The drugs travel to an incineration plant in Indianapolis run by Covanta Energy, which sells the steam energy to a local utility. Hazardous materials are taken to an incinerator in Arkansas, which is licensed for their destruction.

Pharma Logistics Inc., which takes drugs back from pharmacies, sends about 24,000 pounds of pharmaceuticals — a semi-truck full — for disposal each week to the same incineration plant Capital Returns uses. President Mike Zaccaro said they chose the plant because it generates energy. He figures the entire industry disposes of about 16 million pounds of pharmaceuticals a year.

Covanta Energy Corp. has converted waste to energy for 20 years, using everything from municipal sludge to everyday trash. It has incinerated pharmaceuticals since the mid 1990s, and now does such disposals at 21 of its 32 facilities, said spokesman Derek Porter.

Feel good about your waste
Porter said pharmaceutical disposal is a small part of the business but growing. The Indianapolis plant sells steam directly to the local utility to use as energy, though the majority of Covanta's other plants harvest the steam created from incineration and use that to create electricity, which is then sold to utilities.

Capital Returns is devising its own pilot program for consumers to mail back medications in a three-county area around Milwaukee.

States are starting to craft their own pilot programs as well, and some of them create energy. The state of Washington has tested return programs at pharmacies in a five-county area since last October. People return their unused drugs anonymously at pharmacies, and they are eventually incinerated and turned into energy, said Emma Johnson, resource efficiency coordinator for solid waste programs in the state's Department of Ecology.

The incineration is done, for now, at the Spokane Waste-To-Energy facility, though Johnson said the program hopes to switch to a hazardous waste facility if it can get waivers to handle such materials from the government.

So far, they've collected about 2,000 pounds of medicine.
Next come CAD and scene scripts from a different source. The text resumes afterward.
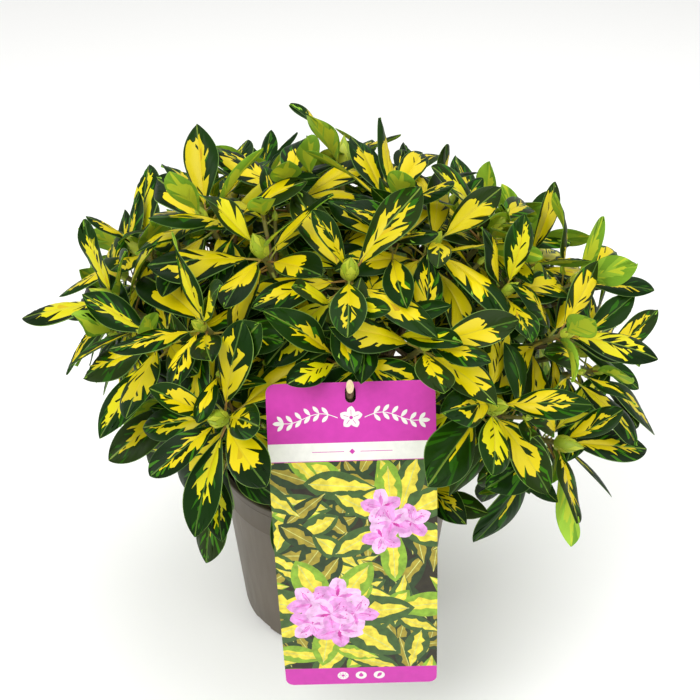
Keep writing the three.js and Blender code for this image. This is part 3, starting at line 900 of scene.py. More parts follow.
TRUNK_RINGS, TRUNK_SIDES, BOUGH_SIDES, STUB_SIDES = 48, 32, 14, 18
TRUNK_CROWDING = 1.2  # how much closer the trunk's rings stand at its foot


def barked(line, radius_at, sides, sizes):
    """A limb whose surface carries the bark's furrows. radius_at gives its radius at a share of the way."""

    def radius(share, turn):
        base = radius_at(share)
        place = line[min(int(share * (len(line) - 1)), len(line) - 1)]
        spot = Vector((math.cos(turn) * base, math.sin(turn) * base, place.length * 0.4)) / sizes.furrow
        furrow = noise.noise(spot) + 0.5 * noise.noise(spot * 2.3)
        return base * (1 - sizes.relief * (0.5 - 0.5 * furrow))

    return limb(line, radius, sides)


class SHRUB_OT_grow_limbs(bpy.types.Operator):
    """Model the trunk and its boughs with furrowed bark"""

    bl_idname = "shrub.grow_limbs"
    bl_label = "Grow Trunk and Boughs"

    def execute(self, context):
        sizes = context.scene.shrub.bark
        heap = Heap()

        def height_at(share):
            return TRUNK.height * share**TRUNK_CROWDING

        line = [trunk_at(height_at(i / TRUNK_RINGS)) for i in range(TRUNK_RINGS + 1)]
        points, faces = barked(line, lambda share: trunk_radius(height_at(share)), TRUNK_SIDES, sizes)
        for point in points[:TRUNK_SIDES]:
            point.z = TRUNK_FOOT
        heap.add(points, faces)
        masses = list_masses()
        for mass in masses[:-1]:
            heap.add(*barked(mass.line, lambda share: lerp(*BOUGH[:2], share), BOUGH_SIDES, sizes))
        limbs = heap.piece("trunk_and_boughs", [bark(sizes)])
        settle(limbs, 60, "bark", "trunk", *("bough_" + mass.name for mass in masses[:-1]))
        return {"FINISHED"}


# The stub that the card hangs on: up the trunk, its radii, and how it comes through the card.
STUB_UP = 0.056
STUB_RADII = (0.0044, 0.0029)
STUB_RISE, STUB_CUT_RISE = 62, -4
STUB_BEND, STUB_PAST, STUB_CUT = 0.090, 0.022, 0.010


def hang_point():
    """The middle of the card's slot."""
    down = SLOT_TOP + SLOT_LENGTH / 2
    lean = math.radians(CARD_TOP_LEAN)
    return CARD_TOP - Vector((0, math.sin(lean), math.cos(lean))) * down


class SHRUB_OT_make_stub(bpy.types.Operator):
    """Model the pruned stub, cut on a long slant with pale wood in the cut"""

    bl_idname = "shrub.make_stub"
    bl_label = "Make Pruned Stub"

    def execute(self, context):
        sizes = context.scene.shrub.bark
        way = heading(0, STUB_RISE)
        hang = hang_point()
        line = curved(trunk_at(STUB_UP), hang - way * STUB_BEND, hang + way * STUB_PAST, 60)
        points, faces = barked(line, lambda share: lerp(*STUB_RADII, share), STUB_SIDES, sizes)
        stub = piece_from("cut_stub", points, faces, [bark(sizes), cut_wood(sizes)])
        edit(stub)
        tilt = math.radians(STUB_CUT_RISE)
        out = Vector((0, -math.cos(tilt), math.sin(tilt)))
        bpy.ops.mesh.bisect(
            plane_co=hang + way * STUB_CUT, plane_no=out, use_fill=True, clear_outer=True, threshold=0.00001
        )
        bpy.ops.object.mode_set(mode="OBJECT")
        for face in stub.data.polygons:
            if face.normal.dot(out) > 0.999 and face.area > 1e-6:
                face.material_index = 1
        settle(stub, 45, "bark", "pruned_stub")
        return {"FINISHED"}


# ---------------------------------------------------------------- leaves

FORWARD = 2.9  # how strongly the veins run forward
OUTLINE = (1.18, 0.86)  # the outline's powers towards the stalk and the tip
RIB = 0.036  # width of each side of the midrib, of the greatest half width
EDGE = 0.026  # width of the pale margin, of the same
RELIEF = 0.0019  # height of the quilting between veins, of the length
KEEL = 0.010  # depth of the midrib below, of the length
STALK_RINGS = [(0.0, 0.0150, 0.0), (0.05, 0.0125, 0.0), (0.15, 0.0105, -0.003), (0.31, 0.0022, -0.005)]
STALK_SIDES, STALK_FLAT = 6, 0.8
VEIN_CROWDING = 1.3  # how much closer the veins stand at the blade's foot
UNDER_LEVELS = [(2, 0.0066), (4, 0.0036)]  # the levels that the under side has too, and the thickness there
FINE, COARSE = (26, 44), (12, 24)  # rows of cells and number of patterns, for leaves that show and for the rest

# The parts of a leaf that colours are dealt to.
SPLASH, FLECK, DARK, RIM, RIB_LIT, RIB_DARK, UNDER, UNDER_PALE, UNDER_SPLASH, STALK, SCORCH = range(11)

# The tones of each part, of which every leaf takes one, as screen values, with the part's roughness and gloss.
TONES = {
    SPLASH: ([(214, 194, 0), (208, 188, 0), (204, 196, 4), (198, 182, 0)], 0.42, 0.24),
    FLECK: ([(40, 90, 6), (52, 104, 8), (34, 78, 4)], 0.42, 0.09),
    DARK: ([(14, 42, 2), (20, 48, 2), (12, 34, 2), (30, 48, 6)], 0.4, 0.09),
    RIM: ([(84, 116, 44), (104, 134, 54), (62, 90, 34)], 0.45, 0.24),
    RIB_LIT: ([(206, 184, 24), (198, 182, 36)], 0.45, 0.24),
    RIB_DARK: ([(70, 100, 26), (104, 126, 40)], 0.45, 0.24),
    UNDER: ([(130, 178, 50), (120, 168, 44)], 0.5, 0.24),
    UNDER_PALE: ([(164, 206, 62), (154, 196, 56)], 0.5, 0.24),
    UNDER_SPLASH: ([(206, 222, 58), (196, 214, 58)], 0.5, 0.24),
    STALK: ([(160, 142, 56), (144, 110, 50), (150, 156, 60)], 0.45, 0.24),
    SCORCH: ([(196, 168, 8), (184, 150, 16)], 0.6, 0.24),
}

# The odds that a cell takes another part's tone than its neighbours: a dark stripe in the splash, one past the
# wedge, a dark tip of the splash and a splash beyond it, then a fleck as a share of the pattern's own odds.
STRIPE, PAST_WEDGE, DARK_TIP, BEYOND = 0.07, 0.75, 0.025, 0.06
SPARE_FLECK, OUTER_FLECK = 0.7, 0.3
UNDER_RUN = 0.7  # the odds that a cell of the under side goes on as the one before it
UNDER_OUTER, UNDER_INNER = (0.06, 0.5), (0.72, 0.2)  # the odds of a splash and of a pale cell there
SCORCHED = 0.16  # the share of patterns with a scorched spot


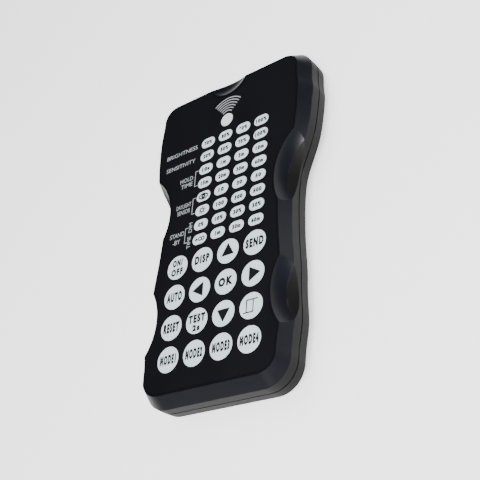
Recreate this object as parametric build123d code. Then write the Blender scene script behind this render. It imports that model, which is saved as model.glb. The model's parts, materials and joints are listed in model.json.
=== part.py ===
from build123d import *
import os

os.makedirs("parts", exist_ok=True)

# ---------------------------------------------------------------- overall sizes (mm)
LENGTH = 124.4          # along Y, bottom end to signal end
WIDTH = 69.8            # along X, at the widest place near the signal end
HALF_L = LENGTH / 2
HALF_W = WIDTH / 2

# plan outline: corner radii and the points one side passes through, as
# fractions of half the width and half the length; the third number is the share
# of the bevel's width that the side has there
FOOT_CORNER_R = 9.5
HEAD_CORNER_R = 9.0
CORNER_MIN_R = 4.5
FOOT_HALF_W = 0.834
HEAD_HALF_W = 0.983
FOOT_SHARE = 0.70
HEAD_SHARE = 1.0
SIDE_CURVE = (
    (0.862, -0.659, 0.68),
    (0.842, -0.482, 0.68),
    (0.837, -0.378, 0.68),
    (0.811, -0.209, 0.70),
    (0.795, -0.048, 0.75),
    (0.795, 0.096, 0.80),
    (0.825, 0.225, 0.65),
    (0.877, 0.314, 0.52),
    (0.946, 0.434, 0.68),
    (0.986, 0.579, 0.88),
    (1.000, 0.723, 1.00),
)

# walls
WALL = 2.2
FLOOR = 2.0
FILM = 0.4
PLATE = 1.6

# key field
BIG_D = 8.9
BIG_SPACE_X = 2.1
BIG_SPACE_Y = 2.256
BIG_PITCH_X = BIG_D + BIG_SPACE_X
BIG_PITCH_Y = BIG_D + BIG_SPACE_Y
BIG_FIRST_Y = -13.66
SMALL_W = 6.1
SMALL_H = 3.95
SMALL_SPACE_X = 1.9
SMALL_SPACE_Y = 1.784
SMALL_PITCH_X = SMALL_W + SMALL_SPACE_X
SMALL_PITCH_Y = SMALL_H + SMALL_SPACE_Y
SMALL_FIRST_X = -7.56
SMALL_FIRST_Y = 34.99
LENS_X = 0.51
LENS_Y = 41.87
LENS_D = 5.3
LENS_FLANGE_OUT = 0.5

# key plug, under the plate
KEY_FILM_GAP = 0.10
KEY_PLATE_GAP = 0.20
FLANGE_OUT = 0.45
FLANGE_T = 0.5
FLANGE_GAP = 0.05
NUB_H = 0.4
NUB_D = 2.4
KEY_TRAVEL = 0.3
DOME_GAP = KEY_TRAVEL + 0.05
DOME_H = 0.5
BIG_DOME_D = 5.0
SMALL_DOME_D = 3.8
BOARD_T = 1.2

# battery bay and two cells lying side by side
CELL_D = 10.5
CELL_L = 44.5
CELL_EDGE_R = 0.6
CELL_NUB_D = 3.8
CELL_NUB_L = 0.8
CELL_GAP = 0.6
CELL_SIDE_GAP = 0.5
CELL_END_GAP = 0.8
CELL_FLOOR_GAP = 0.35
CELL_ROOF_GAP = 0.3
SPRING_L = 4.8
SPRING_SEAT_R = 1.6
SPRING_SEAT_T = 0.3
CONTACT_T = 0.4
CONTACT_H = 8.4
CONTACT_SPLIT = 1.8
CONTACT_SIDE_GAP = 0.4
TAIL_W = 2.0
TAIL_ROOM = 0.3
BUTTON_R = 1.6
CELL_TOUCH_GAP = 0.1
BAY_HEAD_Y = 4.5
BAY_HALF_W = CELL_D + CELL_GAP / 2 + CELL_SIDE_GAP
BAY_LENGTH = CELL_L + CELL_END_GAP + SPRING_L + CELL_TOUCH_GAP + 2 * CONTACT_T
BAY_FOOT_Y = BAY_HEAD_Y - BAY_LENGTH
BAY_WALL = 1.2
BAY_ROOF = 1.05
CELL_X = (CELL_D + CELL_GAP) / 2

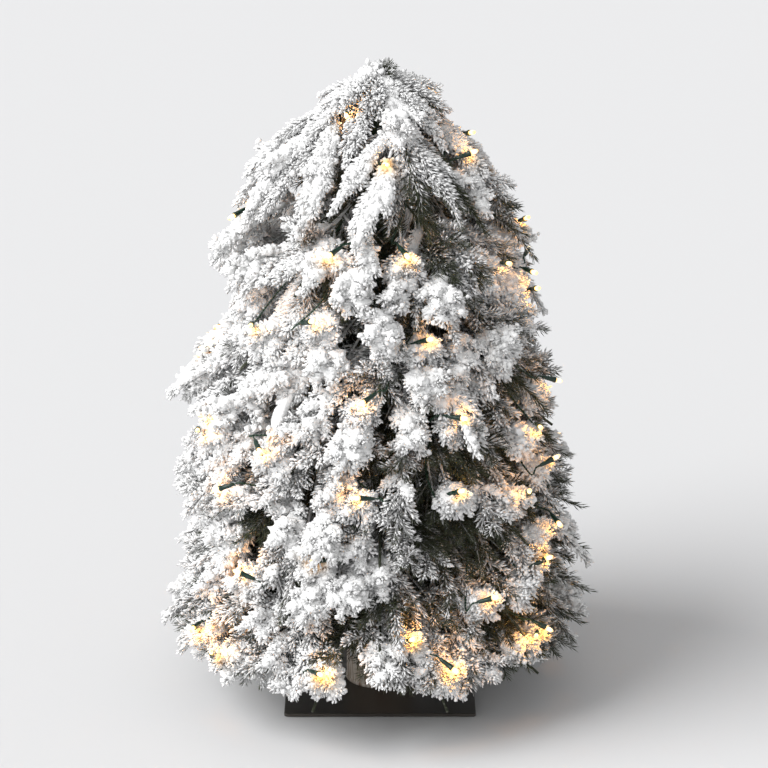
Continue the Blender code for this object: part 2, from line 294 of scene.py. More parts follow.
def tube_faces(steps, sides):
    """Triangles of a closed tube of rings, and their corners' places on its unrolled side."""
    faces, corners = [], []
    for step in range(steps - 1):
        for corner in range(sides):
            after = (corner + 1) % sides
            here, there = step * sides, (step + 1) * sides
            low, high = step / (steps - 1), (step + 1) / (steps - 1)
            left, right = corner / sides, (corner + 1) / sides
            faces.append((here + corner, here + after, there + after))
            corners.append(((low, left), (low, right), (high, right)))
            faces.append((here + corner, there + after, there + corner))
            corners.append(((low, left), (high, right), (high, left)))
    for end, order in ((0, -1), ((steps - 1) * sides, 1)):
        for corner in range(1, sides - 1):
            faces.append((end, end + corner, end + corner + 1)[::order])
            corners.append(((0, 0), (0, 0.02), (0.02, 0)))
    return np.array(faces), np.array(corners)


def cells(count, corners):
    """One small square of the UV map for each of count pieces, which holds the same corners."""
    side = ceil(sqrt(max(count, 1)))
    index = np.arange(count)
    low = np.stack([index % side, index // side], axis=1) / side
    return (low[:, None, None, :] + 0.08 / side + corners[None] * 0.84 / side).reshape(-1, 2)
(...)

That translates into a tiny amount of energy — she couldn't even estimate it — but any amount helps, she said.

Most program participants don't know their drugs are being turned into power, she said. They like knowing their drugs aren't getting into the hands of children, pets, or people abusing medication, or that they won't pollute nearby water.

"There are a lot of people out there who really want to do the right thing," Johnson said. "They just don't have either the resources or some place convenient to go."